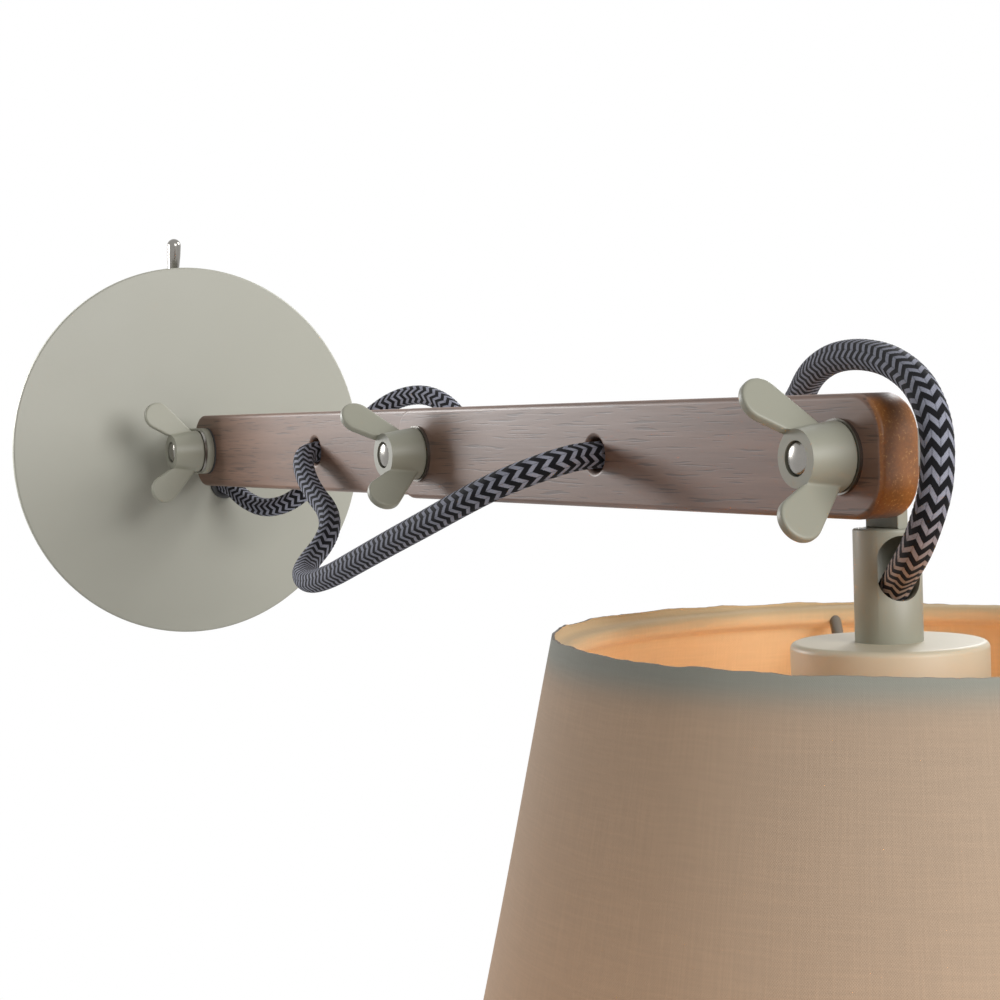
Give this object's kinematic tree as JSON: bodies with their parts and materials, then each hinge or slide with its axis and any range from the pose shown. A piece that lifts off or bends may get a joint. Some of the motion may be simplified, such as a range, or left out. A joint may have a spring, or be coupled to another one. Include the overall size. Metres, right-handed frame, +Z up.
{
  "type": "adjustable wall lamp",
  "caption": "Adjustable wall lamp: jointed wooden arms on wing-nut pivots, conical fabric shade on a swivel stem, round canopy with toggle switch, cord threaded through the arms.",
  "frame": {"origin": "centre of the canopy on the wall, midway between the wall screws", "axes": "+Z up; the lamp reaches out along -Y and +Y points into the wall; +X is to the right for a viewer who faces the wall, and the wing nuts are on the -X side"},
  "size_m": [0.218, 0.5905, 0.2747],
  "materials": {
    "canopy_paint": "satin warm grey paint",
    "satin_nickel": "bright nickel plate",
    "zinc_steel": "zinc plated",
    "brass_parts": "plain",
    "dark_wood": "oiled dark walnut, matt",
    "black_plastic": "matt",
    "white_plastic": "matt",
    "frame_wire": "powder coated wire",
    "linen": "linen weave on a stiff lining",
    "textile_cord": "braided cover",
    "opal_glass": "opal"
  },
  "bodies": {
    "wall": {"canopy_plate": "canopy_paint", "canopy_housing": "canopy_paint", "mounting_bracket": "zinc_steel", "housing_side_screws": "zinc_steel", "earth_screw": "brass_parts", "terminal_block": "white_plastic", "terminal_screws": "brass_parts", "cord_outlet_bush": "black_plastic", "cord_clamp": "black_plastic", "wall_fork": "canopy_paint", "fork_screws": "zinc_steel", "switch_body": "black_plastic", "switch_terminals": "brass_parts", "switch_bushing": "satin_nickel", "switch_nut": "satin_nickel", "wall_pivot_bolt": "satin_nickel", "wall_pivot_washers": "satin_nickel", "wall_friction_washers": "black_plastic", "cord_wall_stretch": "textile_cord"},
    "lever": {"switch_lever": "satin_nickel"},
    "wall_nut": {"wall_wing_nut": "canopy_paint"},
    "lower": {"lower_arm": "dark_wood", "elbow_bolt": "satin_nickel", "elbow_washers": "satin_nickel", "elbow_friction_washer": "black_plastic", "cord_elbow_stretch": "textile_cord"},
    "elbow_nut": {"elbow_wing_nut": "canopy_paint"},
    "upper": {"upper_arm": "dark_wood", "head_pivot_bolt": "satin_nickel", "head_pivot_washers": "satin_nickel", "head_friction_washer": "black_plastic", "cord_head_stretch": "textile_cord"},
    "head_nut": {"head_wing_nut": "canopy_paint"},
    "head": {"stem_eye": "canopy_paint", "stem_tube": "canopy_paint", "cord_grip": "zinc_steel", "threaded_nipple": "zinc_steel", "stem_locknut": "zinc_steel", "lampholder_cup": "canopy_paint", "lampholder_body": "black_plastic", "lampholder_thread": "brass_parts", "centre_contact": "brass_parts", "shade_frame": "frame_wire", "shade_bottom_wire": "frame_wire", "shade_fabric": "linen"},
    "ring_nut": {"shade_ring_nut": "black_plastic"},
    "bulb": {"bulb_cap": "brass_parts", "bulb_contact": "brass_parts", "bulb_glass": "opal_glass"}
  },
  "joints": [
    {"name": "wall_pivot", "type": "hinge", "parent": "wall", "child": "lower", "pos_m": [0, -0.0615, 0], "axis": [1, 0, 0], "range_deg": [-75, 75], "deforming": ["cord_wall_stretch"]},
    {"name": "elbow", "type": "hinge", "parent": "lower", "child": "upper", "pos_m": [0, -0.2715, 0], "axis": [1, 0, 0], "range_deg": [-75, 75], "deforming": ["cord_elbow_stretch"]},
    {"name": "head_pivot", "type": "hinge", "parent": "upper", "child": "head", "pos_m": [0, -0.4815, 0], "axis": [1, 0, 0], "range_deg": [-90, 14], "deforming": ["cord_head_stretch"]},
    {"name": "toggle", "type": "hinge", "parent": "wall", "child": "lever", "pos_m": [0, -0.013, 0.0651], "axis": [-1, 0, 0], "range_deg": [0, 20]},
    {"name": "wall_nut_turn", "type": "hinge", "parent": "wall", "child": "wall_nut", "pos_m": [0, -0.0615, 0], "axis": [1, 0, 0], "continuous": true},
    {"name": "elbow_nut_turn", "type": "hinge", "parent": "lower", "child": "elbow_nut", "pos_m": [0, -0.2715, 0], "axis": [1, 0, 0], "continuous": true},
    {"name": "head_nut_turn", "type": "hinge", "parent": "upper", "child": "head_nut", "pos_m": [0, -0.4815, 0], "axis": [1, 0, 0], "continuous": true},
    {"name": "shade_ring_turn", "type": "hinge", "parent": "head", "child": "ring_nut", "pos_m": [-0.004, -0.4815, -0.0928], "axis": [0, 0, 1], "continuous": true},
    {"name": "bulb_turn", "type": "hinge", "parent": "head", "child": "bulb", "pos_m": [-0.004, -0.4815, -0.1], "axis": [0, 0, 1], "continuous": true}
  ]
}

━━━━━━━━━━━━━━━━━━━━━━━━━━━━━━

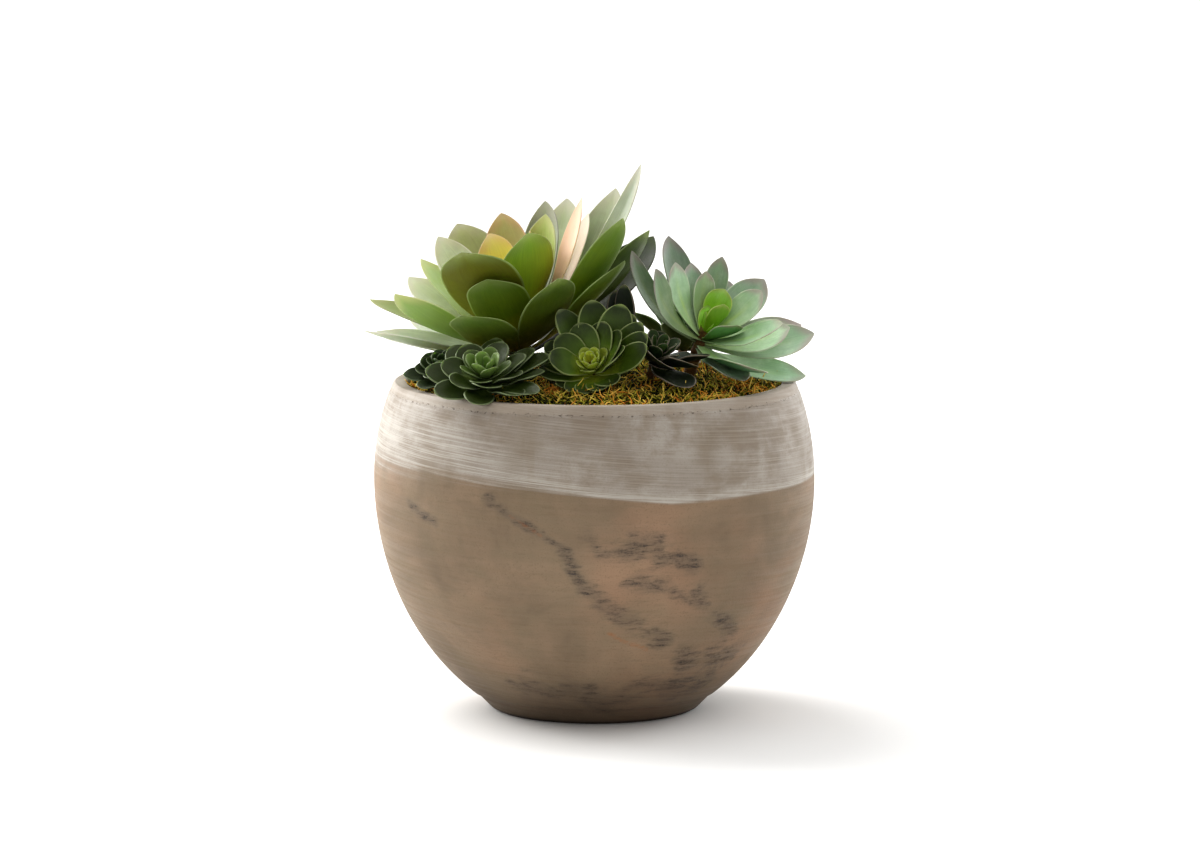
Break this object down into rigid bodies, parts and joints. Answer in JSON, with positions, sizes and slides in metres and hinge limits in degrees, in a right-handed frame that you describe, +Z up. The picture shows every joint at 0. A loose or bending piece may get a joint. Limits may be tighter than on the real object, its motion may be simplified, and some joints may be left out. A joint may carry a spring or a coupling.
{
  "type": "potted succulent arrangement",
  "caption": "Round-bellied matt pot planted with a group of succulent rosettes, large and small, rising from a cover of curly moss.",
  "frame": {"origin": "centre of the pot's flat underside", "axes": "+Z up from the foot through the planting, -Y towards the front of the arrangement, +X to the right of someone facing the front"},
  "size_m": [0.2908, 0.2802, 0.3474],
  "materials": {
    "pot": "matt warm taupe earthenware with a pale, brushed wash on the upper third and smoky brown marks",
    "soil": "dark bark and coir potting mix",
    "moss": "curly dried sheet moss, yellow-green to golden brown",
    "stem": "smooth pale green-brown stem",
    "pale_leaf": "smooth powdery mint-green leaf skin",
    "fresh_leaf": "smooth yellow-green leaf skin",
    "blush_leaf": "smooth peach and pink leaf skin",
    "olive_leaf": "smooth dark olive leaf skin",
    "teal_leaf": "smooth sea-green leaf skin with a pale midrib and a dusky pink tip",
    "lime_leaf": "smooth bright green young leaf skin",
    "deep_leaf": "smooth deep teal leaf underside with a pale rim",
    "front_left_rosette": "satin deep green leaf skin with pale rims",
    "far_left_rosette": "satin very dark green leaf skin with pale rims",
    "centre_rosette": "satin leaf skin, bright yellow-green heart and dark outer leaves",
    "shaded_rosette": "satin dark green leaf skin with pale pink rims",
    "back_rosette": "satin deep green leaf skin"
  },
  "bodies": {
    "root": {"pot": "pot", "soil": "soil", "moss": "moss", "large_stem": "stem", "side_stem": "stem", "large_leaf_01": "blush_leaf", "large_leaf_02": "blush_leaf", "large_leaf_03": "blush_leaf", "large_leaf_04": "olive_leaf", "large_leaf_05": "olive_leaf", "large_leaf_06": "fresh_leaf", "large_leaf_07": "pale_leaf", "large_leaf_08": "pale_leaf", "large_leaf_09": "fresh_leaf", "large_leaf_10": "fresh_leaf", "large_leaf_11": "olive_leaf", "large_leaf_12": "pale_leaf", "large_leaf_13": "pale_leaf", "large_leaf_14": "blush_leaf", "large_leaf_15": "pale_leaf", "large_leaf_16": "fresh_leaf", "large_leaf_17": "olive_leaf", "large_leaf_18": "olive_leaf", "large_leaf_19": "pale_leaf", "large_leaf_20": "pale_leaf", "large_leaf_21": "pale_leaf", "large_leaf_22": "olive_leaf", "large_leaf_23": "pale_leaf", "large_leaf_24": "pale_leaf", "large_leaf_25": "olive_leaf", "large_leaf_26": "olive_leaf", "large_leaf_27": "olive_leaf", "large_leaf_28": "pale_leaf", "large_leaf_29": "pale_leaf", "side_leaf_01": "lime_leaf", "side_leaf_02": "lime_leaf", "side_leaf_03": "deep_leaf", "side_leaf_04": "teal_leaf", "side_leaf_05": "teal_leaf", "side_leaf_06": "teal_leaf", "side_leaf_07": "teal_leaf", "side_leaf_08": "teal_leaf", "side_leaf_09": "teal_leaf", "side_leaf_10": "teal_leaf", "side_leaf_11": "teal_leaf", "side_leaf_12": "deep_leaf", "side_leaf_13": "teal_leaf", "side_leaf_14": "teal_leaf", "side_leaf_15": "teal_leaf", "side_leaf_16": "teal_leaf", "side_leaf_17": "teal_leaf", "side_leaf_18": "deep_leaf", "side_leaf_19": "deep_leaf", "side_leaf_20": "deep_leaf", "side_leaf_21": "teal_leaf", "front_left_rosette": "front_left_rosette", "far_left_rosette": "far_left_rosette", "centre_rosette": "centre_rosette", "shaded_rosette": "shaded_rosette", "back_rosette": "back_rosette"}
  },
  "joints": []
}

━━━━━━━━━━━━━━━━━━━━━━━━━━━━━━

EXERCISE PROMPT: List all lines where "joints" occurs.

ANSWER TO THIS PROBLEM:
  "joints": [
Break this object down into rigid bodies, parts and joints. Answer in JSON, with positions, sizes and slides in metres and hinge limits in degrees, in a right-handed frame that you describe, +Z up. The picture shows every joint at 0. A loose or bending piece may get a joint. Limits may be tighter than on the real object, its motion may be simplified, and some joints may be left out. A joint may carry a spring or a coupling.
  "joints": []